Increased Market Maturity Leads to More Rational Investor Reactions
The market's reaction is a direct indicator of the impact of an event, and the consequences of this Bybit theft have not reached a "disastrous" level. On the day of the incident, Bitcoin, Ethereum, and a host of altcoins did not experience significant declines. In fact, ETH even saw two consecutive daily increases on February 22 and 23 following the Bybit theft incident.
In contrast, after the Mt. Gox theft in 2014, Bitcoin's price plummeted by 50%, and the market took years to recover; the 2022 Ronin Network theft directly led to the near collapse of the Axie Infinity ecosystem.
Why was the market so calm this time? First, investors' psychological expectations regarding hacking incidents have significantly adjusted. Over the past decade, the crypto industry has experienced countless attacks, and hacking incidents have gradually become a normalized risk. Today's market participants—whether retail or institutional—are more rational and mature, tending to assess the specific impact of events rather than blindly sell off. Second, the diversification of market structure has reduced the impact of a single event. The crypto market in 2025 is no longer highly dependent on a few exchanges; even if a leading platform like Bybit is affected, the market still has enough liquidity to buffer the impact.

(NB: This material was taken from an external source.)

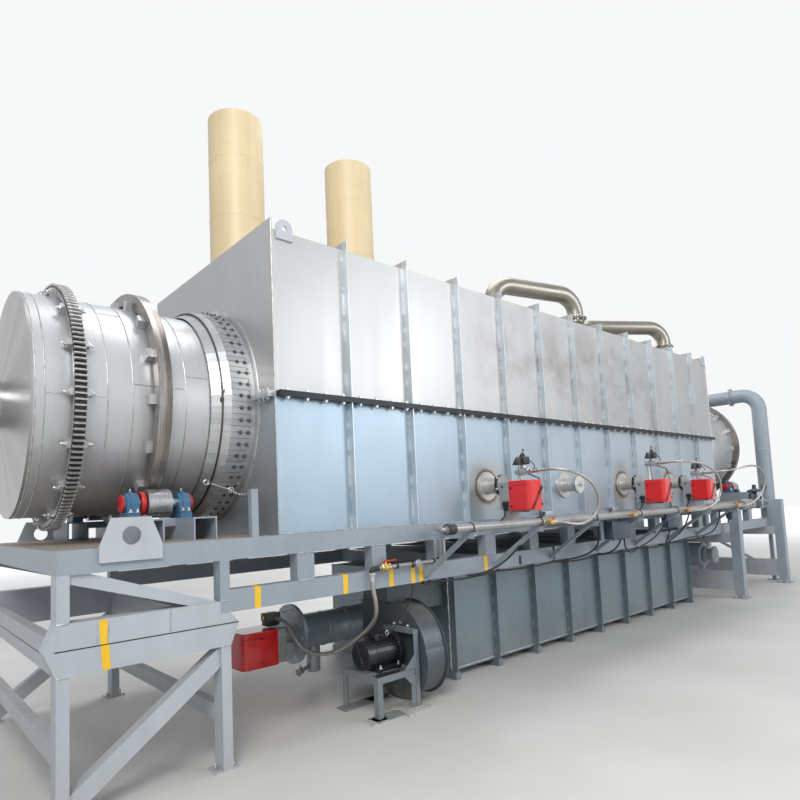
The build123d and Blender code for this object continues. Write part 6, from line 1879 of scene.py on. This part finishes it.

Financial Strength Itself Buffers the Impact
The risk resistance capability of an exchange platform ultimately depends on its financial foundation, and Bybit has performed excellently in this regard. After the incident, Zhou announced that the platform still had full solvency, customer assets were backed at a 1:1 ratio, and user funds had not been used to cover losses. Additionally, Bybit quickly secured approximately 80% of the losses through bridge loans, with the remaining portion to be covered by its own reserves and insurance.
Bybit's financial preparedness is not coincidental. In recent years, as regulatory pressure has increased and users' focus on security has heightened, large exchanges have generally strengthened risk management. Bybit publicly disclosed its Proof of Reserves in 2024, showing that its asset-liability ratio was far above the industry average. This transparent financial health became a source of reassurance during the crisis. The exchange's funding and profitability levels kept its losses from the hacking incident within a controllable range, and the "affordable" confidence of users reduced withdrawal pressure and avoided further escalation of the trust crisis.
Summary
The reason the Bybit theft incident did not have the devastating impact on the crypto industry as in the past is due to the synergistic effect of multiple factors. Its transparent crisis communication calmed user panic, industry collaboration demonstrated the resilience of the ecosystem, market maturity kept investors rational, and Bybit's financial strength provided a solid buffer. These factors collectively transformed a potential disaster into a manageable challenge.
More importantly, this incident may become a turning point for industry development. It exposed potential vulnerabilities in multi-signature wallets, prompting technological upgrades; it also proved the value of collaboration and transparency, which may drive the introduction of stricter industry standards. The crisis in February 2025 did not replay historical tragedies but instead provided valuable experience for the future development of the crypto industry.